In our last blog, Efficiency: Why Do We Care?, we laid out a case demonstrating the benefits of improving FI efficiency. When an institution sets a goal to become more efficient and has a plan to push efficiency in the organization from the top down, there is one crucial question to ask.
What do we mean by efficiency?
There are many ways to measure efficiency, and the FI will want to dive deeper into each one to really know. However, from a high level, there are three main metrics we can observe to answer the efficiency question.
Barometers of bank efficiency
- Assets per FTE.
This metric refers to how much an FI is lending per full-time equivalent employee to manage the assets. If an FI has under $1 billion in assets, the assets per FTE should be $5 million. For more than $1 billion, the assets per FTE should be $6 million or better. In the current environment with PPP lending from the government weighting the scales, this metric may be inflated by 15 to 20 percent.
“If you’re underperforming the market, the state averages or your direct competitors, then you know there is a problem,” said Mike Holt, PRI partner. “It’s important to keep a close watch on this metric as everything is moving and changing quickly in the current economic environment.”
- Efficiency ratio.
This benchmark on average has been declining in the past decade as banks become more and more efficient.
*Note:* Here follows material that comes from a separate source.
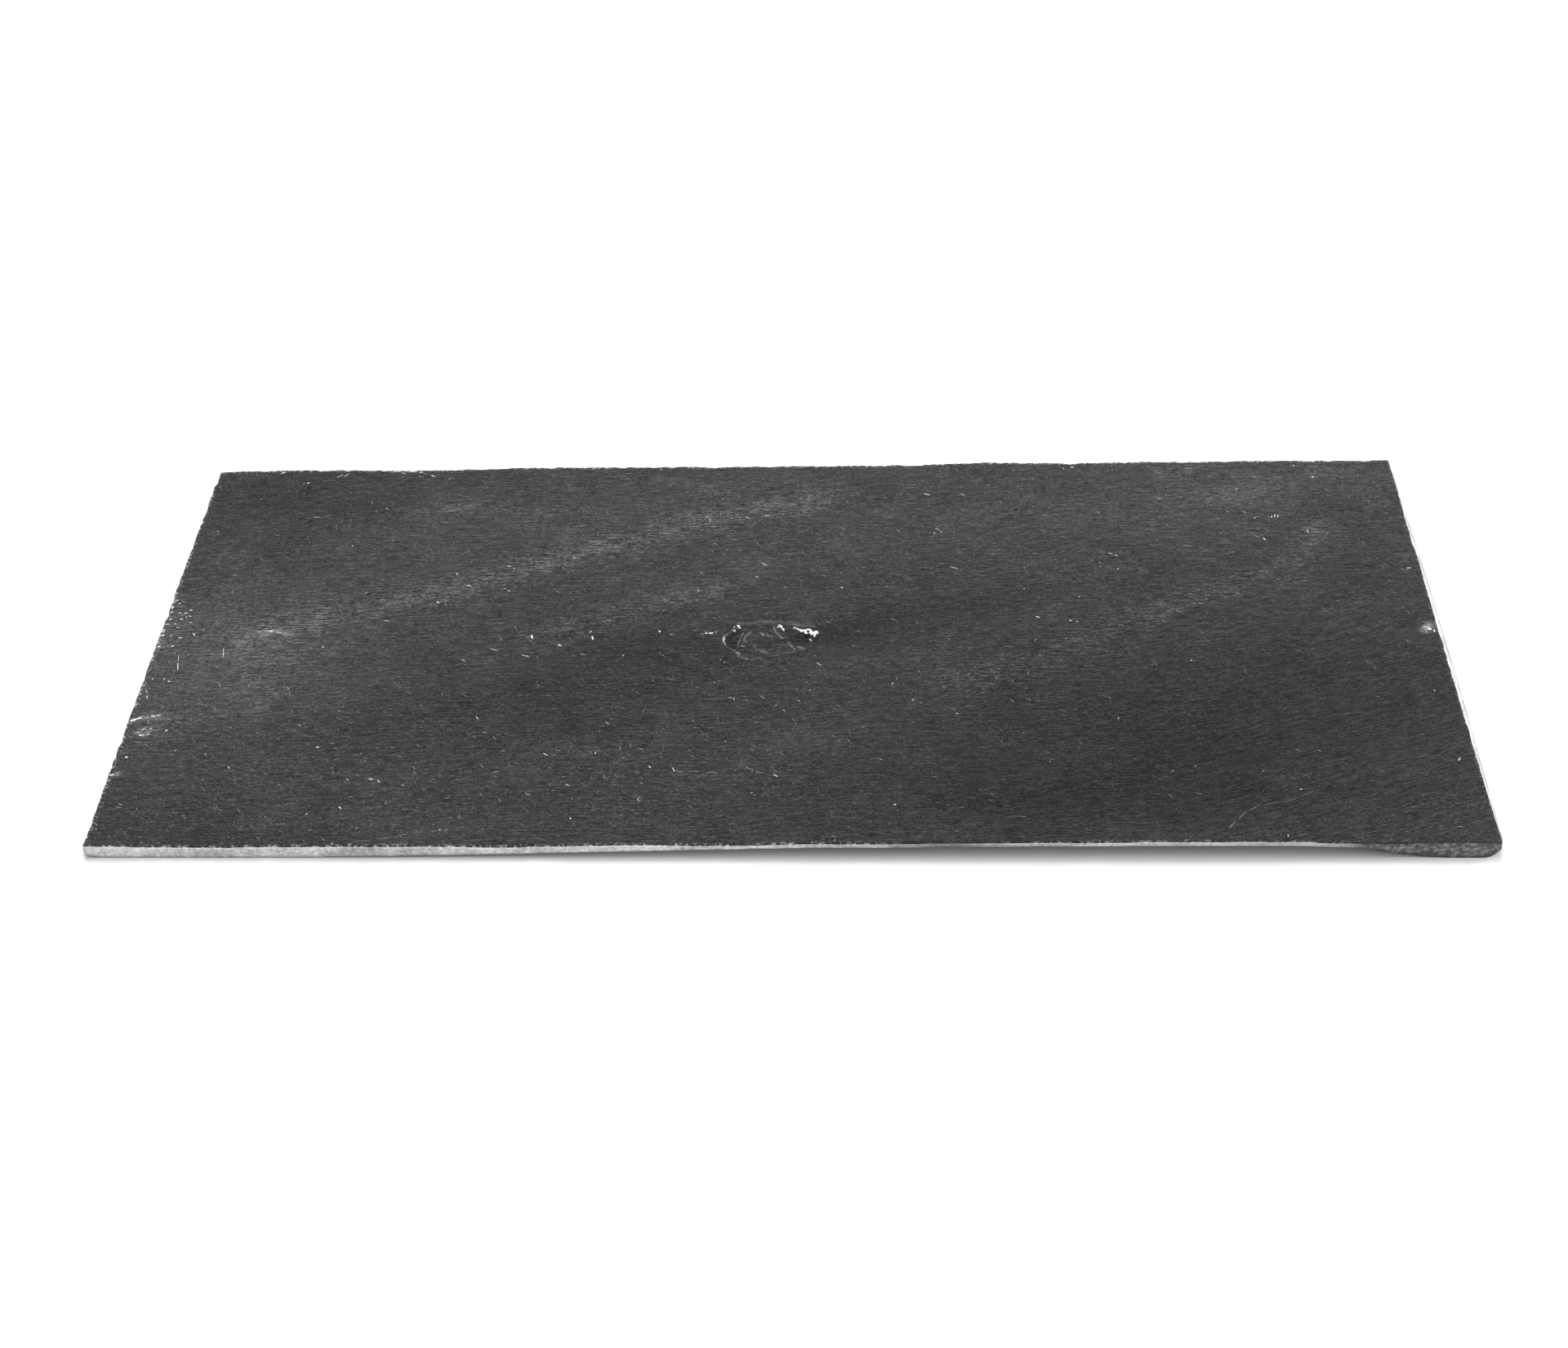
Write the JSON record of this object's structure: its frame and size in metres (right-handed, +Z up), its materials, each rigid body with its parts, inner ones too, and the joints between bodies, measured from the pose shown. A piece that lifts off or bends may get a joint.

Currently, an efficiency ratio in the low 50s is good, and an FI with assets of more than $1 billion should aim for a ratio of 50 to 55.
“Again, it’s important to stack yourself against your peer group, your state averages and your direct competitors,” Holt said.
- Cost per assets.
FIs should aim for 2.5 percent of total cost per assets or 2 percent or lower on salaries and benefits. This metric can vary widely from state to state or even within a single state due to localized markets and differences in cost of living.
“If an FI is hitting these three metrics and performing well against its peer group and state averages, they can be confident that they are an efficient institution or quickly on their way to becoming one,” Holt said.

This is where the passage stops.